Data to process:
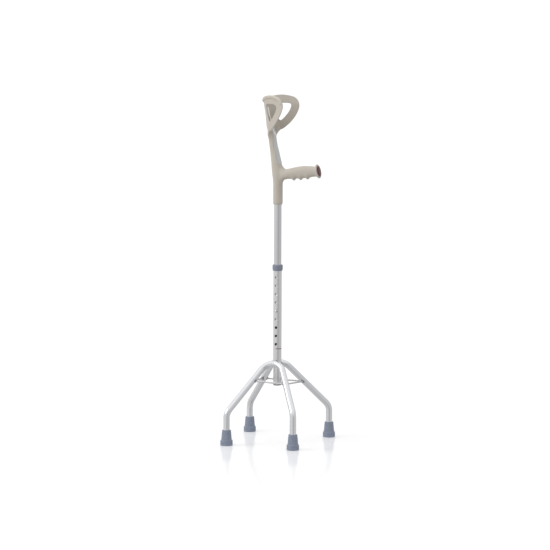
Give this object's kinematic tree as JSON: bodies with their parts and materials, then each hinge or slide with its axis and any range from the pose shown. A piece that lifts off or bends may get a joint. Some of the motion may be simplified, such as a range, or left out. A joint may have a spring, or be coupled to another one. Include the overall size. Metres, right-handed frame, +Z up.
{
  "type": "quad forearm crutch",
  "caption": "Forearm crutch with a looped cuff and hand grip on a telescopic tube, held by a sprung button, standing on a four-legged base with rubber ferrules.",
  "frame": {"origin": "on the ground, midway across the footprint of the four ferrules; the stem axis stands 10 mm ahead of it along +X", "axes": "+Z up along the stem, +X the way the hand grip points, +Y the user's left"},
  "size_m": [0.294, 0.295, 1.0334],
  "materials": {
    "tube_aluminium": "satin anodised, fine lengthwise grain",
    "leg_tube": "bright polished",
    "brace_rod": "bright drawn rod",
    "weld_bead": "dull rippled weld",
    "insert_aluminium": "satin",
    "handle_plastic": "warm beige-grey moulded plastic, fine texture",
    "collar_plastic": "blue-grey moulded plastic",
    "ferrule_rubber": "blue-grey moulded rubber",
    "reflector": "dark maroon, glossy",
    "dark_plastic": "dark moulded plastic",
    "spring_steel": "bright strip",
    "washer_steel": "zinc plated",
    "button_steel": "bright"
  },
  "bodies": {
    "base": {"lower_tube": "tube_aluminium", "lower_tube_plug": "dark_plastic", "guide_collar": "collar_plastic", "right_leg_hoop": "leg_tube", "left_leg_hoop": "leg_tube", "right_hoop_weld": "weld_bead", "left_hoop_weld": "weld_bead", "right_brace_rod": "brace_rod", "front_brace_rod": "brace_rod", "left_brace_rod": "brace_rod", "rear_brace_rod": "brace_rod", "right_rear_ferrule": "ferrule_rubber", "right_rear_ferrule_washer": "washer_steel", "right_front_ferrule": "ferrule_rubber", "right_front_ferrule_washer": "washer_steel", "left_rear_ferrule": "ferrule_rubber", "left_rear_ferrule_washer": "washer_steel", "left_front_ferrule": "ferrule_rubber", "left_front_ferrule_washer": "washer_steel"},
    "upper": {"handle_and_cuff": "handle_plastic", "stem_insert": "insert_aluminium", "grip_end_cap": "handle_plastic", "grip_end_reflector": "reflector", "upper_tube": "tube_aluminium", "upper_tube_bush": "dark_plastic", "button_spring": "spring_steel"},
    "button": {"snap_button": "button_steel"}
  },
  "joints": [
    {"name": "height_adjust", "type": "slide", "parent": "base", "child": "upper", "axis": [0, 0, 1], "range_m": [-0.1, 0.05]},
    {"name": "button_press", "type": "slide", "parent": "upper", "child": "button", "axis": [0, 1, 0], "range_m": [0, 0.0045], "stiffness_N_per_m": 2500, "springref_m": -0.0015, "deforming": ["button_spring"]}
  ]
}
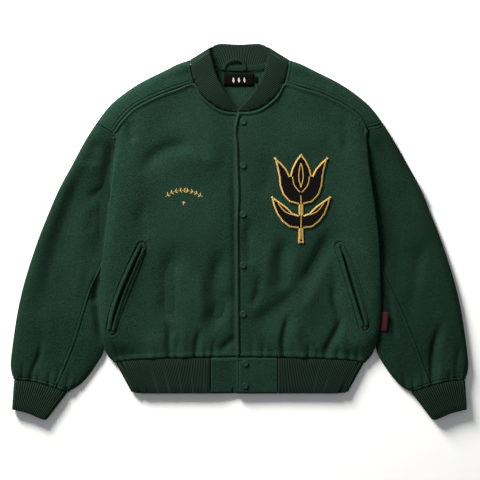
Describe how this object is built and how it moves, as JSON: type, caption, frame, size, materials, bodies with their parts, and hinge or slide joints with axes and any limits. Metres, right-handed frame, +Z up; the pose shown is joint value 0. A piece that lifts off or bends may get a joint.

Problem to work on: Quote all the records. Keep every word exact.

The solution:
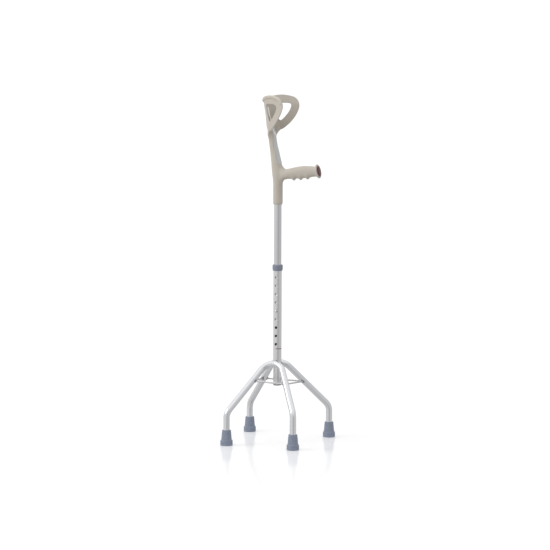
Give this object's kinematic tree as JSON: bodies with their parts and materials, then each hinge or slide with its axis and any range from the pose shown. A piece that lifts off or bends may get a joint. Some of the motion may be simplified, such as a range, or left out. A joint may have a spring, or be coupled to another one. Include the overall size. Metres, right-handed frame, +Z up.
{
  "type": "quad forearm crutch",
  "caption": "Forearm crutch with a looped cuff and hand grip on a telescopic tube, held by a sprung button, standing on a four-legged base with rubber ferrules.",
  "frame": {"origin": "on the ground, midway across the footprint of the four ferrules; the stem axis stands 10 mm ahead of it along +X", "axes": "+Z up along the stem, +X the way the hand grip points, +Y the user's left"},
  "size_m": [0.294, 0.295, 1.0334],
  "materials": {
    "tube_aluminium": "satin anodised, fine lengthwise grain",
    "leg_tube": "bright polished",
    "brace_rod": "bright drawn rod",
    "weld_bead": "dull rippled weld",
    "insert_aluminium": "satin",
    "handle_plastic": "warm beige-grey moulded plastic, fine texture",
    "collar_plastic": "blue-grey moulded plastic",
    "ferrule_rubber": "blue-grey moulded rubber",
    "reflector": "dark maroon, glossy",
    "dark_plastic": "dark moulded plastic",
    "spring_steel": "bright strip",
    "washer_steel": "zinc plated",
    "button_steel": "bright"
  },
  "bodies": {
    "base": {"lower_tube": "tube_aluminium", "lower_tube_plug": "dark_plastic", "guide_collar": "collar_plastic", "right_leg_hoop": "leg_tube", "left_leg_hoop": "leg_tube", "right_hoop_weld": "weld_bead", "left_hoop_weld": "weld_bead", "right_brace_rod": "brace_rod", "front_brace_rod": "brace_rod", "left_brace_rod": "brace_rod", "rear_brace_rod": "brace_rod", "right_rear_ferrule": "ferrule_rubber", "right_rear_ferrule_washer": "washer_steel", "right_front_ferrule": "ferrule_rubber", "right_front_ferrule_washer": "washer_steel", "left_rear_ferrule": "ferrule_rubber", "left_rear_ferrule_washer": "washer_steel", "left_front_ferrule": "ferrule_rubber", "left_front_ferrule_washer": "washer_steel"},
    "upper": {"handle_and_cuff": "handle_plastic", "stem_insert": "insert_aluminium", "grip_end_cap": "handle_plastic", "grip_end_reflector": "reflector", "upper_tube": "tube_aluminium", "upper_tube_bush": "dark_plastic", "button_spring": "spring_steel"},
    "button": {"snap_button": "button_steel"}
  },
  "joints": [
    {"name": "height_adjust", "type": "slide", "parent": "base", "child": "upper", "axis": [0, 0, 1], "range_m": [-0.1, 0.05]},
    {"name": "button_press", "type": "slide", "parent": "upper", "child": "button", "axis": [0, 1, 0], "range_m": [0, 0.0045], "stiffness_N_per_m": 2500, "springref_m": -0.0015, "deforming": ["button_spring"]}
  ]
}
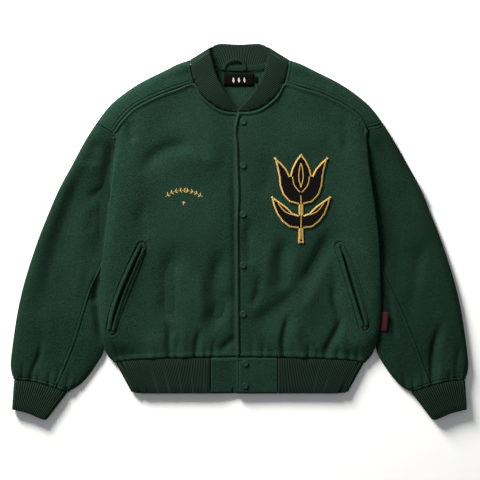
Describe how this object is built and how it moves, as JSON: type, caption, frame, size, materials, bodies with their parts, and hinge or slide joints with axes and any limits. Metres, right-handed frame, +Z up; the pose shown is joint value 0. A piece that lifts off or bends may get a joint.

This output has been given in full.